I adore the Independent Petroleum Association of America's (IPAA) periodic investor symposiums. One reason is that these conferences bring together a broad swath of tiny, small, and medium-sized energy players -- exactly the sort that sometimes offer big-time buying opportunities. Pull up a five-year chart of Petroleum Development (Nasdaq: PETD), Core Laboratories (NYSE: CLB), or BPZ Resources (AMEX: BZP) to see what I mean.

Another great thing about this conference is that the proceedings are archived online. That means you don't have to miss a single presentation from the three-day event now underway in New York -- even if you're a relatively late-to-rise West Coast person like me. Over the next few days, I'll be writing about some of the companies that I find most compelling.

These stocks reek of peak
On Day 1, I tuned in to talks by two of the larger presenting companies. Both promise a steady upside from oil production over the years and decades to come, and all the oil is located right here in North America. Of course, there's a catch -- unconventional methods are required to slurp all this oil to the surface.

While only one of the companies explicitly connected its fortunes to peak oil, I find both companies to be sound plays on a long-term increase in the price of oil.

Healthy, wealthy, and wise
First, I heard from Canadian Natural Resources (NYSE: CNQ), one of the biggest independents around. It is Canada's second-largest natural gas producer, after EnCana (NYSE: ECA), but I'll stick to the oil side today.

The first thing to strike me about Canadian Natural was the exploration and production company's stated goal of creating long-term shareholder wealth. Not accounting earnings, not subjective value, but actual wealth. I appreciate the distinction.

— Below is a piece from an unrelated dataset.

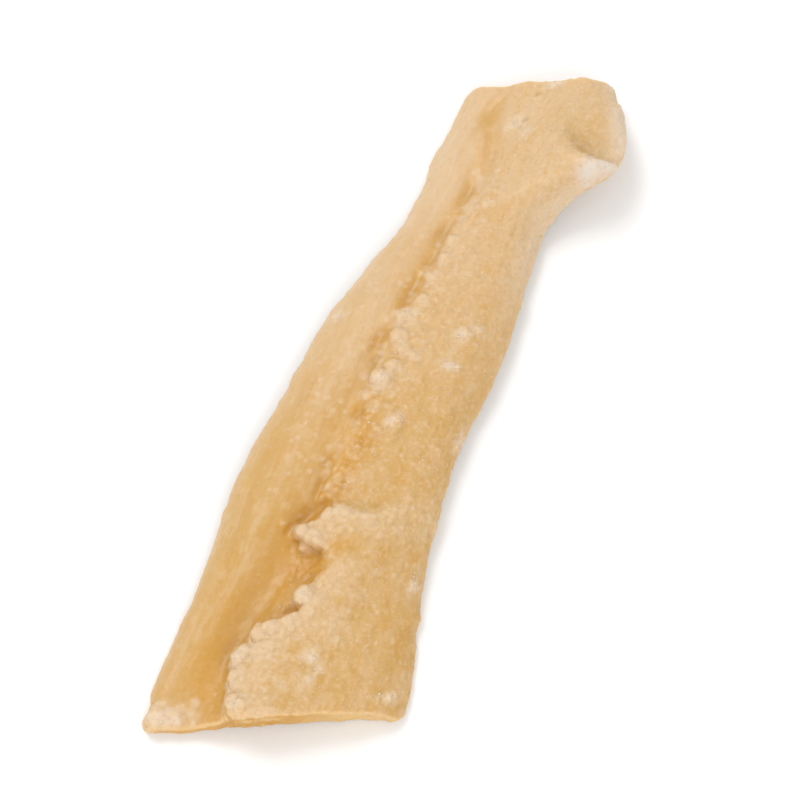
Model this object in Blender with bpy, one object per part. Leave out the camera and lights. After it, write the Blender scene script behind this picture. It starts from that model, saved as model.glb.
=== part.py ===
"""A strip of salted, dried blue whiting, cut across both ends and lying on its outer side.

Lengths are in millimetres until a point is handed to Blender, which takes metres. +Y runs along
the strip from the broad cut to the narrow one, +X runs across it to the right, and +Z is up. A
place on the strip is given by its station (0 at the broad cut, 1 at the narrow cut) and by x, its
distance from the axis.
"""

import math
import random

import bmesh
import bpy
from mathutils import Vector, noise

MM = 0.001
SEED = 57

# Driving dimensions
CORE_LENGTH = 55.0  # between the two cuts, along the axis
CUT_SLANT = 0.46  # how far a cut runs along the strip for each millimetre across it
BODY_THICKNESS = 1.9
RIM_THICKNESS = 0.75
THIN_RIM_WIDTH = 1.2  # over which the left edge thickens into the body
ROUND_RIM_WIDTH = 2.6  # over which the right edge is rounded into the body
ARCH_RISE = 1.4  # of the underside in the middle of the length
CAMBER_RISE = 0.9  # of the underside in the middle of the width
SETTLE = 0.5  # how far the lowest places are bent up flat, where it rests

# Half outlines: (station, x of the edge)
LEFT_EDGE = [
    (0.0, -9.2),
    (0.1, -9.5),
    (0.2, -9.3),
    (0.38, -9.9),
    (0.52, -9.1),
    (0.63, -8.5),
    (0.69, -7.5),
    (0.735, -6.9),
    (0.77, -6.15),
    (0.8, -5.8),
    (0.84, -5.75),
    (0.9, -5.9),
    (0.95, -5.5),
    (1.0, -5.55),
]
RIGHT_EDGE = [
    (0.0, 8.5),
    (0.07, 7.7),
    (0.19, 6.1),
    (0.3, 5.1),
    (0.42, 4.8),
    (0.52, 5.2),
    (0.64, 4.8),
    (0.72, 4.4),
    (0.765, 4.6),
    (0.785, 5.1),
    (0.8, 5.8),
    (0.82, 7.6),
    (0.84, 8.1),
    (0.87, 7.95),
    (0.93, 6.95),
    (1.0, 5.6),
]
CORNER_RADII = {"broad": (0.9, 0.5), "narrow": (0.7, 0.4)}  # on the left, on the right
CORNER_REACH = 0.06  # stations over which the cuts' shape dies away
NARROW_CUT_TURN = 0.09  # how much less the narrow cut slants than the broad one
NARROW_CUT_REACH = (0.88, 1.0)  # stations over which it turns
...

Of course, nothing focuses the mind on wealth creation like a giant ownership stake. I was aware that Vice Chairman and energy super-investor Murray Edwards holds a lot of shares, but the presentation slide comparing Canadian Natural's insider ownership with that of other leading independents was still striking. At the end of 2007, management and directors owned more than $1.6 billion in common stock. Runner-up Devon Energy (NYSE: DVN) clocked in at $192 million. Management's well-committed, so let's seek the source of future wealth-creation wizardry.

Heavy, heavier, heaviest
While Canadian Natural has oil assets in the North Sea and offshore West Africa, these are viewed as generating free cash flow in the near term. Most production upside is located much closer to home.

Basically, the further north into Canada one goes, the heavier the oil gets, and the more challenging it is to extract. The upshot is that it also gets more bountiful. Starting in Central Alberta, Canadian Natural has access to conventional heavy oil, which flows to the surface without prodding. Then, moving north toward Fort McMurray, the oil deposits start to require things like steam injection to help coax out the crude. These thermal projects are expected to grow 15% annually through 2020.

Finally, up in oil sands country, there's the huge Horizon project, which is an open-pit mining operation. Half of Canadian Natural's capital spending is being poured into Horizon this year, so all that money and effort had better be worth it. How does about a billion dollars in annual free cash flow, stretching on for decades, sound? And that's just phase 1.

CO2: From pollution to production
Speaking of phasing in production, Denbury Resources (NYSE: DNR) has a very deep development pipeline of its own. The producer, based in Plano, Texas, is planning to double its daily oil output by 2012, all thanks to a proven technique called the CO2 flood. Denbury's not the only one harvesting oil patch gains using this method, but the company is rather unique in its access to high-quality carbon dioxide.

Like money, CO2 doesn't grow on trees (quite the opposite, actually). Until man-made sources become cheaper to capture and purify, the lowest-cost bulk CO2 comes from rare natural reservoirs, such as Denbury's Jackson Dome property in Mississippi. When the company picked up this field in 2001, proved reserves were 800 billion cubic feet. At year-end 2007, reserves stood at 5.6 trillion cubic feet, with several trillion more possible. This gas supply, paired with significant pipeline investments, is what fuels Denbury's flooding programs.

This year marks the beginning of phase 3 of eight phases. Each step targets one or more marginal oil fields, purchased on the cheap. The carbon dioxide gets piped in, mixes with oil that primary recovery left behind, and helps bring more to the surface. Denbury models about a 17% additional recovery of original oil in place for its future CO2 floods, based on results from phase 1.

This all sounds great in a world of $100-per-barrel oil, but maybe we're not quite ready to jump on the permanently high plateau bandwagon. Does the Denbury model break down if we fall back to $60 per barrel? Actually, Denbury estimates that its economic breakeven level on these enhanced oil recovery projects is about half that level. This indicates that profits are not about to be punctured.